___ DATASET EXCERPT
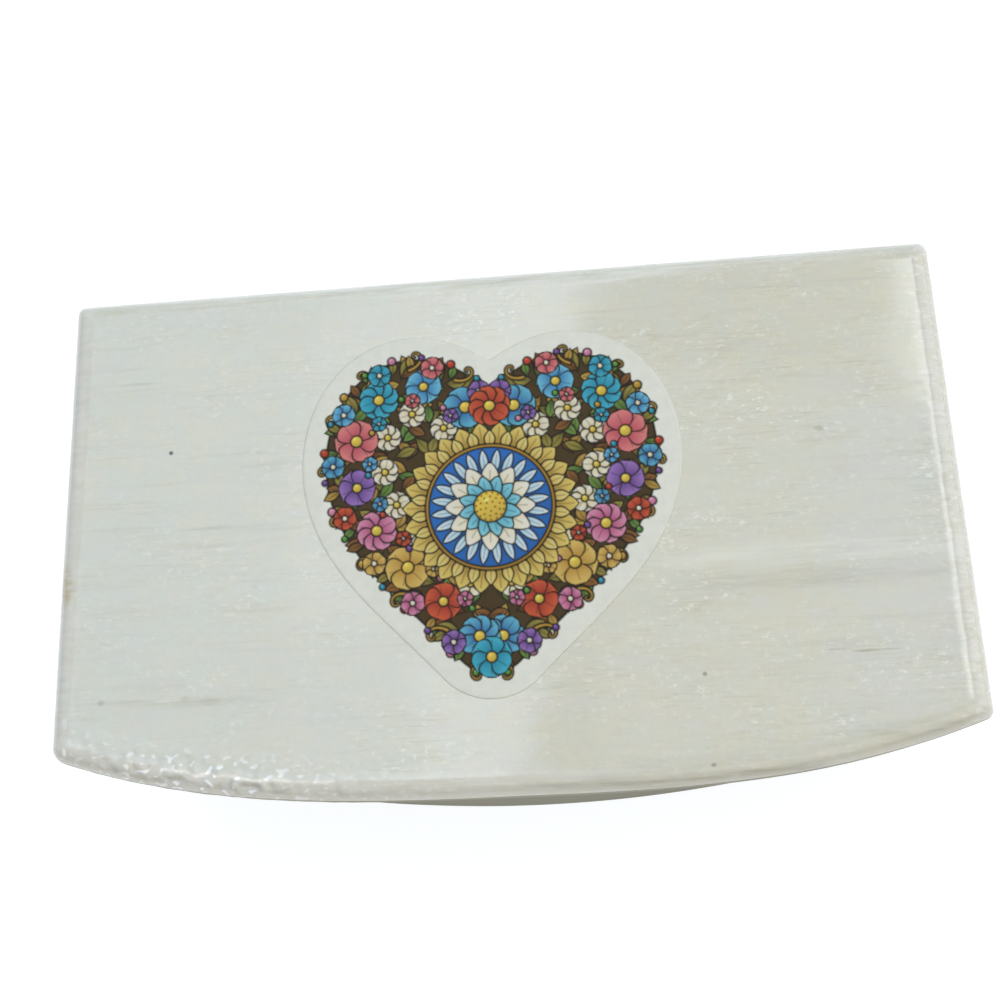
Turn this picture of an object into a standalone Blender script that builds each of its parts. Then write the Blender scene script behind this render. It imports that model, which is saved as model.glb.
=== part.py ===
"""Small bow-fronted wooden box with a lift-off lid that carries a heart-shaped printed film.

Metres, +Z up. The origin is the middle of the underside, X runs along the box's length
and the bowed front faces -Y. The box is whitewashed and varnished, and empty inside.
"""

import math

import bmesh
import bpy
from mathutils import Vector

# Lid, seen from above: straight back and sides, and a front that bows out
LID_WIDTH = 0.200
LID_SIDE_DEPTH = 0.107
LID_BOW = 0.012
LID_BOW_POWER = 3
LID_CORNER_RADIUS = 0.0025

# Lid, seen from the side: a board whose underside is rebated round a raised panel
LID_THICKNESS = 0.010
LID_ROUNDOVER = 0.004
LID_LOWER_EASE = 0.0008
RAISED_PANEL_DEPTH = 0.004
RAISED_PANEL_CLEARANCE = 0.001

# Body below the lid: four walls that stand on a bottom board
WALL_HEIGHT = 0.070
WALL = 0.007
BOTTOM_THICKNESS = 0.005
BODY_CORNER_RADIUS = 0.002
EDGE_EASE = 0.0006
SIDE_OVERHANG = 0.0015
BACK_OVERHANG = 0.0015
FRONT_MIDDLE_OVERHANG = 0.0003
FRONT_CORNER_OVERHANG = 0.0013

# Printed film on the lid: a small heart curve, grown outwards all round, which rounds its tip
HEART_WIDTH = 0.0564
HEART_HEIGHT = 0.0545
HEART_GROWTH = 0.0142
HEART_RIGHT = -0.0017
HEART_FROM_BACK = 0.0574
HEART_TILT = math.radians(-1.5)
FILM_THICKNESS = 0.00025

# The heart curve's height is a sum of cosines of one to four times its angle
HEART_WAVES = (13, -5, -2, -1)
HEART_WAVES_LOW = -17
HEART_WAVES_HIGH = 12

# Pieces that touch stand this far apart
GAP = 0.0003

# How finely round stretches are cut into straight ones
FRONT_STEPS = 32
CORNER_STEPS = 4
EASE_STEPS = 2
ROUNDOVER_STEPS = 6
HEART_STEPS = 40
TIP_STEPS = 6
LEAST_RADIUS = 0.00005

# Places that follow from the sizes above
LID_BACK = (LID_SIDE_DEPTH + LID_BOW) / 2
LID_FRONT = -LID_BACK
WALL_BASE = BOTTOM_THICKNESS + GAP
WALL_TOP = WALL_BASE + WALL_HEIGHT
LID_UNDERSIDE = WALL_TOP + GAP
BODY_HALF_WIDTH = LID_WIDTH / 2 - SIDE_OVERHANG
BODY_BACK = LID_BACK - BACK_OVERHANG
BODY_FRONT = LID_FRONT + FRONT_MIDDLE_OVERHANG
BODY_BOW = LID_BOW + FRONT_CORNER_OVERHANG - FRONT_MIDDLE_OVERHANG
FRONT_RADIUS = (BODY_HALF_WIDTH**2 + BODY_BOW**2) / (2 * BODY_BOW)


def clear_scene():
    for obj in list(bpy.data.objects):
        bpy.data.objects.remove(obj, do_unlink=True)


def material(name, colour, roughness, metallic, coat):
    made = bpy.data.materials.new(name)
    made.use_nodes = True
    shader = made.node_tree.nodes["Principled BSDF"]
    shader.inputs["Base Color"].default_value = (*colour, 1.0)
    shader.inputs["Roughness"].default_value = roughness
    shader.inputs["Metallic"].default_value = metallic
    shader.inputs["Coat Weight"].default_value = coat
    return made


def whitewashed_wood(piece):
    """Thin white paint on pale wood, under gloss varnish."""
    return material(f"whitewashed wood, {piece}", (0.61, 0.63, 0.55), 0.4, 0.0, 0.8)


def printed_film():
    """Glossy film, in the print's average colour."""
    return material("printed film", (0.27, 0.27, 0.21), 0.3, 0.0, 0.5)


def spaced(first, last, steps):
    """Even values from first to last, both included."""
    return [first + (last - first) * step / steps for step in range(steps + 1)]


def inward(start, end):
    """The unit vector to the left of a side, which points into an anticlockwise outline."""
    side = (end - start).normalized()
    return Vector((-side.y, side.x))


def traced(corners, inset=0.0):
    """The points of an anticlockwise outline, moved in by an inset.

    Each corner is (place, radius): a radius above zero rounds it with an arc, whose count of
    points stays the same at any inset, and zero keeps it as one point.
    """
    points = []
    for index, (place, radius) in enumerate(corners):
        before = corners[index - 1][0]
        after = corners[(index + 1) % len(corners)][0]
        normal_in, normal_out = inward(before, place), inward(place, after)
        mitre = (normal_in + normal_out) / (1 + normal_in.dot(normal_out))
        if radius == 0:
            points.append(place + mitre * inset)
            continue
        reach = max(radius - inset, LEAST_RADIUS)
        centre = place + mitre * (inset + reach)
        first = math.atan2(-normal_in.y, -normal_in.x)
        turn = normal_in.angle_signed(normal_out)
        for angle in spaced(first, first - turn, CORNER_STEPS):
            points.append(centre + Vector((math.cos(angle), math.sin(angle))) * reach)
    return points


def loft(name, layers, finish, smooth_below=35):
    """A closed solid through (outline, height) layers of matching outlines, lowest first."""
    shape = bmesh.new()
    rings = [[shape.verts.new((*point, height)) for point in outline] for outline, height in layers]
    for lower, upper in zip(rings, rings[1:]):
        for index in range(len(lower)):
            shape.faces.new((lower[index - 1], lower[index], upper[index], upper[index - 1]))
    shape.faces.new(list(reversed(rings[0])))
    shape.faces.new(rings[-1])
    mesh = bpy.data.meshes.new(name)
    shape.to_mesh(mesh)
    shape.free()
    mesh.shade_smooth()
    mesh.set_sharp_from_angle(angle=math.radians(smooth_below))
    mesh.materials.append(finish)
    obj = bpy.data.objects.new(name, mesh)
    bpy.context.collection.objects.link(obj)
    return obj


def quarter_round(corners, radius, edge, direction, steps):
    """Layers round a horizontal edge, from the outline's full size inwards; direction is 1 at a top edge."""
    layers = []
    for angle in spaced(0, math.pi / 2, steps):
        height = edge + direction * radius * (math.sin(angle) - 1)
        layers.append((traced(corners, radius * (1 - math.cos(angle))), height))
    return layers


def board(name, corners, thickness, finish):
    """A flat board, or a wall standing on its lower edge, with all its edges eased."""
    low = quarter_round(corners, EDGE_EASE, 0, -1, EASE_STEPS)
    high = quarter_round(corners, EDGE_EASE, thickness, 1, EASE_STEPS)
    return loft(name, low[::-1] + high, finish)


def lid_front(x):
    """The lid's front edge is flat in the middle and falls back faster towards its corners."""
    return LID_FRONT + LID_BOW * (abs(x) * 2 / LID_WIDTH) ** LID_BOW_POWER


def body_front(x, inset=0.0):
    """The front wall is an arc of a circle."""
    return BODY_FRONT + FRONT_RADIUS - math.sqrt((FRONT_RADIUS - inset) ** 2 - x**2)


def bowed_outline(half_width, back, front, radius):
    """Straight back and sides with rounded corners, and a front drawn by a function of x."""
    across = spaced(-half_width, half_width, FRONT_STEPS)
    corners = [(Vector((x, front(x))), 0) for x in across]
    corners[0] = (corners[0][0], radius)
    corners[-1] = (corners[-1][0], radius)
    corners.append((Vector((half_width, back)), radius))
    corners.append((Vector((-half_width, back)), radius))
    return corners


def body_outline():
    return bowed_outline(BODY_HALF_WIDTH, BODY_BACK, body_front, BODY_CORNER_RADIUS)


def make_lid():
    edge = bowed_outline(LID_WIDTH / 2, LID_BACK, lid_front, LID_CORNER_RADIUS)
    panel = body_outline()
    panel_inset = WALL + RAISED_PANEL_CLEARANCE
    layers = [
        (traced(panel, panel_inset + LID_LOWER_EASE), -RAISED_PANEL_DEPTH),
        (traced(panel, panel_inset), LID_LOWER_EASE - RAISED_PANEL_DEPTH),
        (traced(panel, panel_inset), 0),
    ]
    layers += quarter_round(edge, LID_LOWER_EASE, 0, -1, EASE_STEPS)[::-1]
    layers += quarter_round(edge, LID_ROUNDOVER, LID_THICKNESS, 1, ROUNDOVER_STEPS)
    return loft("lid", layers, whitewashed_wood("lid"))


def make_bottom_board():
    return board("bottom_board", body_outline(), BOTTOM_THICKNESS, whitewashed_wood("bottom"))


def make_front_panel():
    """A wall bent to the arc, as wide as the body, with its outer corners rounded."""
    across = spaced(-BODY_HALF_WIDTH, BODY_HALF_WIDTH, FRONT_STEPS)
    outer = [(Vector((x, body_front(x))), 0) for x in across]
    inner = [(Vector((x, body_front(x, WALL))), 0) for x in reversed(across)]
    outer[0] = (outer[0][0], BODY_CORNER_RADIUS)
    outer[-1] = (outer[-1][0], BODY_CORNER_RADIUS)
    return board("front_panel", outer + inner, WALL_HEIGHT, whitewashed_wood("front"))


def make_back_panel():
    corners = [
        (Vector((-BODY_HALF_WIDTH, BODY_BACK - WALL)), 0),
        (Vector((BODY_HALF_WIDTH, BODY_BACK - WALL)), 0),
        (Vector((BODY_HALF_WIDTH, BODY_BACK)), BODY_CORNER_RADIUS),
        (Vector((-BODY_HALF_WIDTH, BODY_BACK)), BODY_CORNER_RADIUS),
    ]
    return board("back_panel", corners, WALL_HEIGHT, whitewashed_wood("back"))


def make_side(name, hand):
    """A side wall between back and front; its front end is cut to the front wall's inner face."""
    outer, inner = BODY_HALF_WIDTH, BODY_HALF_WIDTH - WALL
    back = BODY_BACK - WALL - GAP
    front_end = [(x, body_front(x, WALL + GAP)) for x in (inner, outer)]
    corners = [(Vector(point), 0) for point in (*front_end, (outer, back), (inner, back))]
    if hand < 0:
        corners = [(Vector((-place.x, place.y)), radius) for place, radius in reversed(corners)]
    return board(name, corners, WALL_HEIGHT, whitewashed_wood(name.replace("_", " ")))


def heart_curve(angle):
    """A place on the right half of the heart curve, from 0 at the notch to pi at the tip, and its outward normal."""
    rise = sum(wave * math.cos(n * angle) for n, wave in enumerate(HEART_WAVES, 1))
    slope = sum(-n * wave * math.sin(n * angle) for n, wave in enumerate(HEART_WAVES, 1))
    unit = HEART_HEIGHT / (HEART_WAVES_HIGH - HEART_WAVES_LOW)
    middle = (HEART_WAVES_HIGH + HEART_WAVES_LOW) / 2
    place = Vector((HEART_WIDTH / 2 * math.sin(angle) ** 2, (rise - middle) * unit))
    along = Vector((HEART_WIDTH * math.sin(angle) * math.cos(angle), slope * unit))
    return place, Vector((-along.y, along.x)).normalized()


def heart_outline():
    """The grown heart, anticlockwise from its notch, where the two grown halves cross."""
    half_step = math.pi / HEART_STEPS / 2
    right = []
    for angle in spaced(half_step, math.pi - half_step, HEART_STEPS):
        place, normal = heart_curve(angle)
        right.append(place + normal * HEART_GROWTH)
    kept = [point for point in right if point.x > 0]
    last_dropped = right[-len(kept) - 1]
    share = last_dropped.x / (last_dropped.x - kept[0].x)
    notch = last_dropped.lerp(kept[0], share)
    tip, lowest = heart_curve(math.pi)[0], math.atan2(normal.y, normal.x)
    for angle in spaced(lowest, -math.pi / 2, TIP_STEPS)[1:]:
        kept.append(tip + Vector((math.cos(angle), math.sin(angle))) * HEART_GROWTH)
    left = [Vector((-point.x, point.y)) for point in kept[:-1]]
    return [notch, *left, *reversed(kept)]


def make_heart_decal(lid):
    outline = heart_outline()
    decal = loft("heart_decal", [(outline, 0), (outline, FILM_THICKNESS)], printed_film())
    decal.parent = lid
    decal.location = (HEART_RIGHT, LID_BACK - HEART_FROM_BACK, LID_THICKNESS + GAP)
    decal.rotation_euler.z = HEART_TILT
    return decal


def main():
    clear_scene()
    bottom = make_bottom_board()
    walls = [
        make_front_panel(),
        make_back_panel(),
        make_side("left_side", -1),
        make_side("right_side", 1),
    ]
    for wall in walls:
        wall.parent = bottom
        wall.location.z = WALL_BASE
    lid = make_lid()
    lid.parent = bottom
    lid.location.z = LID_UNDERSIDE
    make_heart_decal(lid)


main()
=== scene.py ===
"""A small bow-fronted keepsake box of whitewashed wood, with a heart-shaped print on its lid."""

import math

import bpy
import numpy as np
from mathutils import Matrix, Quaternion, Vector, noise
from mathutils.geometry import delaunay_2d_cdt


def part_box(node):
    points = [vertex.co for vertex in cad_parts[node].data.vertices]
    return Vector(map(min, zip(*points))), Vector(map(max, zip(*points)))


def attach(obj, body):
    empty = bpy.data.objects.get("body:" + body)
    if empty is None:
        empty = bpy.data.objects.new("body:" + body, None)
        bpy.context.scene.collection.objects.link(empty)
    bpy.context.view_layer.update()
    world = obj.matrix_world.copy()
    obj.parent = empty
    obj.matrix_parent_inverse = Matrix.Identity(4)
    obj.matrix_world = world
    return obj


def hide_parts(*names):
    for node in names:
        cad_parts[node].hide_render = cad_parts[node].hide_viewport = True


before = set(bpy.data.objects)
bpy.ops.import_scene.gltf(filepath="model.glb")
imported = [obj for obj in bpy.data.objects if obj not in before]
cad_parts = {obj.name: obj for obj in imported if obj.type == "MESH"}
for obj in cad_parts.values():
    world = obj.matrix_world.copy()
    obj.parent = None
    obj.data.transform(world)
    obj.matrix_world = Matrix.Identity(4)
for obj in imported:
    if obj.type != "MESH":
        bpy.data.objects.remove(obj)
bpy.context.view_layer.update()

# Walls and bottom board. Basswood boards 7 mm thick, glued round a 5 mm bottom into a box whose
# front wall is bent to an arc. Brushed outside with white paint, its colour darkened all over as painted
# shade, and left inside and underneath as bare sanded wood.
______
WHAT THE TASK REQUIRES: Above is a listing; print exactly its lines from the one with "decal.rotation_euler.z = HEART_TILT" through the one with "imported = [obj", and no other lines.

WRITTEN ANSWER:
    decal.rotation_euler.z = HEART_TILT
    return decal


def main():
    clear_scene()
    bottom = make_bottom_board()
    walls = [
        make_front_panel(),
        make_back_panel(),
        make_side("left_side", -1),
        make_side("right_side", 1),
    ]
    for wall in walls:
        wall.parent = bottom
        wall.location.z = WALL_BASE
    lid = make_lid()
    lid.parent = bottom
    lid.location.z = LID_UNDERSIDE
    make_heart_decal(lid)


main()
=== scene.py ===
"""A small bow-fronted keepsake box of whitewashed wood, with a heart-shaped print on its lid."""

import math

import bpy
import numpy as np
from mathutils import Matrix, Quaternion, Vector, noise
from mathutils.geometry import delaunay_2d_cdt


def part_box(node):
    points = [vertex.co for vertex in cad_parts[node].data.vertices]
    return Vector(map(min, zip(*points))), Vector(map(max, zip(*points)))


def attach(obj, body):
    empty = bpy.data.objects.get("body:" + body)
    if empty is None:
        empty = bpy.data.objects.new("body:" + body, None)
        bpy.context.scene.collection.objects.link(empty)
    bpy.context.view_layer.update()
    world = obj.matrix_world.copy()
    obj.parent = empty
    obj.matrix_parent_inverse = Matrix.Identity(4)
    obj.matrix_world = world
    return obj


def hide_parts(*names):
    for node in names:
        cad_parts[node].hide_render = cad_parts[node].hide_viewport = True


before = set(bpy.data.objects)
bpy.ops.import_scene.gltf(filepath="model.glb")
imported = [obj for obj in bpy.data.objects if obj not in before]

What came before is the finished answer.